After the 1989 revolution, I told my wife: Now we will finally get rich

Pavel Franěk in 2019
Pavel Franěk in 2019
zdroj: Studio Paměti národa.

Pavel Franěk was born on March 27th 1946 in Znojmo. His father came from a family of ardent Communists while his mother grew up as a daughter of an affluent farmer and hotel owner. In 1951, Franěks moved to Prague (Praha). In 1965, Pavel Franěk graduated from an eleven-year school (today´s gymnasium type school).

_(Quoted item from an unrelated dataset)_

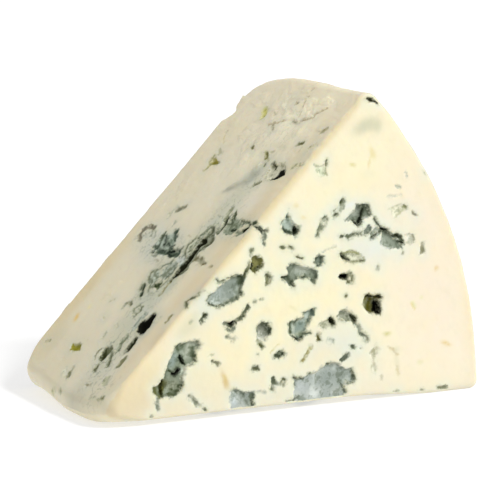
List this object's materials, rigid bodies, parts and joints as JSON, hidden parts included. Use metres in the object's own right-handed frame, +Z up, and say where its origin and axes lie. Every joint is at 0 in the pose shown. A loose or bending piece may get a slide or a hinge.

From 1964 to 1966, he did his compulsory military service and joined the Communist party in 1966. After that, he had been admitted to University of Economics in Prague (Praha), graduating in 1971. Since then, he had been involved in foreign trade. He had been working in paper manufacturing industry, at the Czechoslovak Chamber of Trade, at the Ministry of Foreign Trade and at the Koospol Foreign Trade Enterprise. He had been representing Czechoslovakia in Ethiopia, Indonesia or the Federal Republic of Germany. After 1989, he had been working at the Ministry of Tourism and Trade and at the Ministry of Regional Development, being involved in the process of privitization and also in European Operational programmes. He also started his own business in trade and tourism. In 2019, he has been a KSČM (a successor to the Communist Party of Czechoslovakia) member and was living in Prague (Praha).